Consider the state of play in the agricultural negotiations.  One major sticking point for developing countries is the huge volume of subsidies given to farmers in the high-income economies.  In the EU and Japan, much of this support is given in the form of high barriers against imports; in the US in the form of budgetary support through various farm programs.  Over time, more of this budgetary support has been provided in a “de-coupled” form, that is, through mechanisms such that a farmer’s level of payments does not depend directly on his/ her production or price.  Decoupled payments are clearly less trade distorting than are “coupled” payments, and so they are classified as “Green Box” in the WTO’s system.  Yet developing countries rightfully argue that even if these payments do not encourage trade-distorting production of specific crops, their nature and their huge volume keep a lot of farmers in business who otherwise could not compete in the global market with a level playing field. Therefore, they have a significant effect on the aggregate agricultural production of rich countries. So, developing countries refuse to commit to the kinds of market-opening policies that rich country politicians say they need in order to make progress in the negotiations.  In the rich countries, agricultural constituencies are strong, and while a lot of progress has been made in changing the support mechanisms, significant reduction of the aggregate level is politically very tough.

So, what does this have to do with climate change?  It is widely hoped (expected?) that rich countries will soon agree to adopt binding goals to reduce their GHG emissions.  There are a number of ways to reduce aggregate emissions through changes in agricultural practices.  Reforesting land to sequester carbon, changing cultivation practices to reduce carbon and nitrogen emissions from soil, and changing livestock raising practices to reduce methane generation are among the general categories of practices through which farmers could contribute to these efforts.  But under current technologies and with no value ascribed to the social good of reduced GHGs, the economic incentives just aren’t there. However, if rich country governments could devote part of the budgets of their huge farm programs to subsidizing practices that have value in mitigating climate change, it could be win-win-win. Since these low-carbon subsidies would not increase production – and some would clearly reduce it – developing country farmers should not resent them. So, farmers would keep making money, reduction of trade distorting subsidies would grease the skids in the Doha negotiations, and the emissions reductions would help meet the rich countries’ mitigation obligations. 

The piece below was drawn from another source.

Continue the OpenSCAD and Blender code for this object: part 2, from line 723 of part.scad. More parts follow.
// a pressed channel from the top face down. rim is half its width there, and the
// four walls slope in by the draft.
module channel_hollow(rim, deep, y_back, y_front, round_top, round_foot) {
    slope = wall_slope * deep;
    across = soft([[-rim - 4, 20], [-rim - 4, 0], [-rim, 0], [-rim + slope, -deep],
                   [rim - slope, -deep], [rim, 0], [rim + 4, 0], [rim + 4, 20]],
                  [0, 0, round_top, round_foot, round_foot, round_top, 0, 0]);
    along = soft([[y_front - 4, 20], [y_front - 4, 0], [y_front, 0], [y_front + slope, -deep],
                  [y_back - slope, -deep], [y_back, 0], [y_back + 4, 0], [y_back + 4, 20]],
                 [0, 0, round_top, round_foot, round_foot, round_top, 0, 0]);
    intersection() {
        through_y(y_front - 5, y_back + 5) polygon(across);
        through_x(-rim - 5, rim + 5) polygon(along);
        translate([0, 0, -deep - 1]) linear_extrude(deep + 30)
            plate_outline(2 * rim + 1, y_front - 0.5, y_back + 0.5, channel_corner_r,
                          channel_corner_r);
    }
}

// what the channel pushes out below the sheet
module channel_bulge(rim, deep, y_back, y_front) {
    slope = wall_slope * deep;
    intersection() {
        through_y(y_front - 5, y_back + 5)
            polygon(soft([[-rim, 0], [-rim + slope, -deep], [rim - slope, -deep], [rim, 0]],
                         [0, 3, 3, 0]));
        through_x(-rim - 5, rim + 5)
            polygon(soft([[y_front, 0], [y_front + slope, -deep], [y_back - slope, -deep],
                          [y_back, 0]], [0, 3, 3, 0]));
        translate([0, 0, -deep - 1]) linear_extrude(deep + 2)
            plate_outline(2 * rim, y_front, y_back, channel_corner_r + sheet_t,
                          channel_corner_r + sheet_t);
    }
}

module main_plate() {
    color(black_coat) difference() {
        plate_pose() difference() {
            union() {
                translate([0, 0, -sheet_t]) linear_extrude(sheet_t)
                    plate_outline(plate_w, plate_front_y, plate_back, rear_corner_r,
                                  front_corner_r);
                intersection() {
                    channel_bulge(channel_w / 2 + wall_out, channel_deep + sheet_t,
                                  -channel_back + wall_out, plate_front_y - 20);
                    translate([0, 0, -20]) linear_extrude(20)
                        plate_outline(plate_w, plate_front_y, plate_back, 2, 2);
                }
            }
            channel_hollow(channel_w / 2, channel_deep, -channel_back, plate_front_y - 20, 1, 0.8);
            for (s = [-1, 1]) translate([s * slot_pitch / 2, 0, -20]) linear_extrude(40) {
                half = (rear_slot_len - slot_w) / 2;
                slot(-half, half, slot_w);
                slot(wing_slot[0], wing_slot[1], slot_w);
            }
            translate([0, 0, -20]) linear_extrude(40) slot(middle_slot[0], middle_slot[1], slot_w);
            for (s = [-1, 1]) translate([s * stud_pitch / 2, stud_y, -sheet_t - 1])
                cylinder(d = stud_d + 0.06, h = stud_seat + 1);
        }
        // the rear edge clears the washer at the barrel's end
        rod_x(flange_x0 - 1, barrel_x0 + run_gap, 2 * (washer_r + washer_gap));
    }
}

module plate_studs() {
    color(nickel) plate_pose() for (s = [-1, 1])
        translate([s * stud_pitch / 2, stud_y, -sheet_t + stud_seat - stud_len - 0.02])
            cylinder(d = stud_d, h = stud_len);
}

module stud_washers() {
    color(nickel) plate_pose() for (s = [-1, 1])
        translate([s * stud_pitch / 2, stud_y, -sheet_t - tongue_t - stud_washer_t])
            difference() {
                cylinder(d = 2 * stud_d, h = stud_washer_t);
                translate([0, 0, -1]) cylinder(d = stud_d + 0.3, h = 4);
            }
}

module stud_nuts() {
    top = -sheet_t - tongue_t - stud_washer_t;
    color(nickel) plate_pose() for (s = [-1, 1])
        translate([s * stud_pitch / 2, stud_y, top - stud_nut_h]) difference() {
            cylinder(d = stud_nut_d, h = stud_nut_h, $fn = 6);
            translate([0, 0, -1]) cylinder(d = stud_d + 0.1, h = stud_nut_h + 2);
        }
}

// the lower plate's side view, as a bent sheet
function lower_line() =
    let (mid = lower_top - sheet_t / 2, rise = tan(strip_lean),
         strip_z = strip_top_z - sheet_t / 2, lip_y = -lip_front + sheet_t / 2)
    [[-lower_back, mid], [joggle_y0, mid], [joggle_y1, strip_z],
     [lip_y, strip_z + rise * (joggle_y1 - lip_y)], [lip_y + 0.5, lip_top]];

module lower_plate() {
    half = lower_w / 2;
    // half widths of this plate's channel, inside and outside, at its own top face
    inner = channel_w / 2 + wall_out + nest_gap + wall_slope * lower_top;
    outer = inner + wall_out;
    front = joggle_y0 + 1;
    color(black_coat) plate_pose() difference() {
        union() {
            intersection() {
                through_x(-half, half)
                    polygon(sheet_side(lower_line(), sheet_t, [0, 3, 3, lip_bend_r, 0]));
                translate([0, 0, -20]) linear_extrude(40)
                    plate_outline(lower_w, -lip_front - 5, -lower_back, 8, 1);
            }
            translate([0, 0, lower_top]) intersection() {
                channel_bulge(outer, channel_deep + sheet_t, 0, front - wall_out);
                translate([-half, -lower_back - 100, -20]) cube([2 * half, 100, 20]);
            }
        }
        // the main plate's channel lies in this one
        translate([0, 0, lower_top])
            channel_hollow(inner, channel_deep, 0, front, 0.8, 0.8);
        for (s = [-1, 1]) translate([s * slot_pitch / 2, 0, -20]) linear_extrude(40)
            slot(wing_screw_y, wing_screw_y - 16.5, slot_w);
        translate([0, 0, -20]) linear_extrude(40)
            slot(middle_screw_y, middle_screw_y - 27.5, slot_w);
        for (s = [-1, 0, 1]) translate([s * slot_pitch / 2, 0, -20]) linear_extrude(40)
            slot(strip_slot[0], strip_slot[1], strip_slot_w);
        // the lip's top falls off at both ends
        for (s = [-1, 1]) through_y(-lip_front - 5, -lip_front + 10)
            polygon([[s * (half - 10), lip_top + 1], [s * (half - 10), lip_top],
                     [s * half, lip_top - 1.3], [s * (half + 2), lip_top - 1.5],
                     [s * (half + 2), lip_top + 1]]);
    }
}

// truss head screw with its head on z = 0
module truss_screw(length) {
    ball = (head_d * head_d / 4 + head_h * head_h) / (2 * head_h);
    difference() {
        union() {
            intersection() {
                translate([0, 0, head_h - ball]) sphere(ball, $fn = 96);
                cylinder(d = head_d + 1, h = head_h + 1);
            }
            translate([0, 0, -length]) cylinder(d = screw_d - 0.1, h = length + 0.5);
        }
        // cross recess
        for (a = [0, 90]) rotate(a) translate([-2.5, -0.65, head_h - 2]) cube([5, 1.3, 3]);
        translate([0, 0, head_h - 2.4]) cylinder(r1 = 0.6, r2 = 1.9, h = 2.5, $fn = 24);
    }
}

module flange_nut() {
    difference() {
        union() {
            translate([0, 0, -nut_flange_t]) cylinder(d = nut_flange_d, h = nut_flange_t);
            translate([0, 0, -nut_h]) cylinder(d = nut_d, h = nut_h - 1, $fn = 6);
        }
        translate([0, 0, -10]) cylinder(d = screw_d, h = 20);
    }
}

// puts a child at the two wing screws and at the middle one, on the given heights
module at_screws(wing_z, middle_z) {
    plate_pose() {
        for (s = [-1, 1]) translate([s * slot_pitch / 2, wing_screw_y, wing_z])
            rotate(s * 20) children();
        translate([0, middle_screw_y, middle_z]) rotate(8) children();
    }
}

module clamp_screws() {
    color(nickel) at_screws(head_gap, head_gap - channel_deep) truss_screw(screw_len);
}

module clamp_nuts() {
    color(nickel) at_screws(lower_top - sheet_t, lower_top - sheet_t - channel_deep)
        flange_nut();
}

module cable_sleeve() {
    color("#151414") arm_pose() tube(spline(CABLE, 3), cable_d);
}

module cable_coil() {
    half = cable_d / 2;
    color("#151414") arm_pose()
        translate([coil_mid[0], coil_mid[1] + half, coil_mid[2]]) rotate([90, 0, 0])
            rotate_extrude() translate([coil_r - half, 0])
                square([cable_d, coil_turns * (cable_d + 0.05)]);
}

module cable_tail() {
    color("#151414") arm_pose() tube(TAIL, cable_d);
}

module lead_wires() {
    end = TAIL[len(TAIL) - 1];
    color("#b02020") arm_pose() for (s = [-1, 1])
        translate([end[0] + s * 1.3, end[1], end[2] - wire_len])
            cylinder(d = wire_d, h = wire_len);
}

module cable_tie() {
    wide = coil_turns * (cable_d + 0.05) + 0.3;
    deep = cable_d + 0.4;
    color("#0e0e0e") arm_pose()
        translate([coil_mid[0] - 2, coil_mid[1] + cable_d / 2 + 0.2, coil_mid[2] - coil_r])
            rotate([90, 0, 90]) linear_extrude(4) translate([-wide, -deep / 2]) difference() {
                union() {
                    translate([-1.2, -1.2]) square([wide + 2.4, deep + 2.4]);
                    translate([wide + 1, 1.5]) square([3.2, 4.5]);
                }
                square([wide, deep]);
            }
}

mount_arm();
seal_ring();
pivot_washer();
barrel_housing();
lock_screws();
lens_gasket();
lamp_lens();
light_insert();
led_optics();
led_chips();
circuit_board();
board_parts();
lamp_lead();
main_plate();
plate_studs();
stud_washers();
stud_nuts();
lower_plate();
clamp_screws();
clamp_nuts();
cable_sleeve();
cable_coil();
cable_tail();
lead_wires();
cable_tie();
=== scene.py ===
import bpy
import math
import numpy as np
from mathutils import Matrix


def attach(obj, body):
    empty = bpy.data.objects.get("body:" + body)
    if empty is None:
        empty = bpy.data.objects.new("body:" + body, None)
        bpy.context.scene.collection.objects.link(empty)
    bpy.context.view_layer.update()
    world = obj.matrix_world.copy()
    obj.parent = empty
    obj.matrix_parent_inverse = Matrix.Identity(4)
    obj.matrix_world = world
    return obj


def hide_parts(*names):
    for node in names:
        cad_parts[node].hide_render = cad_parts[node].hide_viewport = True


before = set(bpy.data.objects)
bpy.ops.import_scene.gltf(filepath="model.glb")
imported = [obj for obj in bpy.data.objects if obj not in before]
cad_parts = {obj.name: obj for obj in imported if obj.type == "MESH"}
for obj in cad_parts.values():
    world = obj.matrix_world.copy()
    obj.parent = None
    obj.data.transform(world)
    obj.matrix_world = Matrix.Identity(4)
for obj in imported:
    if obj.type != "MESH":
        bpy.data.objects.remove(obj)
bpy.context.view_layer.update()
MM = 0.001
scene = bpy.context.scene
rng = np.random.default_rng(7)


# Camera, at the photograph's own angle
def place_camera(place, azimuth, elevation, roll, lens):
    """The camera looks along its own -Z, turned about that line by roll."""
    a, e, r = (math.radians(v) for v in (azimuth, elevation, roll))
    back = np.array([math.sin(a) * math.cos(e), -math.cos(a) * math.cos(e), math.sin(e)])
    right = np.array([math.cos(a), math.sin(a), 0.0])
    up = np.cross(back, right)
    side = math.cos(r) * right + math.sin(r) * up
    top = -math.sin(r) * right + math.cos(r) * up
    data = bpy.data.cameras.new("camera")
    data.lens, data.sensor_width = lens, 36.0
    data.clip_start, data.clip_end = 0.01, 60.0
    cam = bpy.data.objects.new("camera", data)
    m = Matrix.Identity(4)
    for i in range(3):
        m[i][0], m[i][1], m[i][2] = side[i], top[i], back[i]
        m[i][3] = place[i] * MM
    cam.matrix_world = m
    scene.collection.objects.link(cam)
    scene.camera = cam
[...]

A similar strategy is relevant for low- and middle- income countries that currently have farm support programs involving either budgetary payments or trade barriers.  This kind of support could be phased out in favor of PES-type programs, financed through carbon markets.  But many of these opportunities involve a large number of small sources of emissions, raising transactions and monitoring costs to prohibitively high levels for the CDM.  This is one reason why it is critical that the carbon market mechanisms move beyond the individual project based approach to incorporate programmatic and policy-based mechanisms.  Other obstacles to realizing mitigation opportunities in the agricultural sector include issues of permanence of GHG reductions (particularly for carbon sinks), slow response of natural systems and varying time profile of emissions.

But if these obstacles can be overcome, the potential reductions are not trivial.1  The global technical mitigation potential from agriculture by 2030 has been estimated at around 5,500-6,000 million t CO2 eq. per year for all greenhouse gases. About 70 percent of this potential reflects mitigation opportunities in developing countries, and a further 10 percent in countries with economies in transition, with particularly high mitigation potential in the South America, China, and parts of South Asia. But North America and Western Europe also have significant potential. The mitigation opportunities fall into three broad categories: (i) reducing emissions through better management of fluxes of carbon dioxide, methane, nitrogen dioxide and other greenhouse gas emissions through agronomy and improved livestock management; (ii) removing emissions through enhancing carbon storage in soils or vegetative cover through such measures as conservation tillage and restoration of degraded lands; and (iii) displacing emissions through bioenergy feedstocks and the avoided cultivation of new lands under forest and other vegetative cover.  It appears that the full technical potential would only be realized with exceptionally high prices for CO2-equivalents. But it is estimated that lower prices of 0-20, 0-50, and 0-100 US$ per ton of CO2-eq. could deliver 35, 43 and 56 percent of agriculture’s total mitigation potential by 2030.  Even the lower figure would be a significant contribution. 

In future blogs, I’d like to discuss some other linkages among agricultural trade, global warming, and development.

 

1 Much of the following discussion relies on “Climate Change Mitigation in LAC: No Regrets and Beyond” by Todd Johnson and Irina Klytchnikova, chapter 6 in Low Carbon Development: Latin American Responses to Climate Change, Augusto de la Torre, Pablo Fajnzylber, and John Nash eds., World Bank Latin American and Caribbean Studies, in press. This in turn draws on several articles by Pete Smith and a host of co-authors. These include “Greenhouse Gas Mitigation in Agriculture”, in Philosophical Transactions of the Royal Society B 363 (2008): 789-813 (downloadable from rstb.royalsocietypublishing.org), and “Policy and Technological Constraints to Implementation of Greenhouse Gas Mitigation Options in Agriculture”, in Agriculture, Ecosystems and Environment 118 (2007): 6-28, downloadable at sciencedirect.com.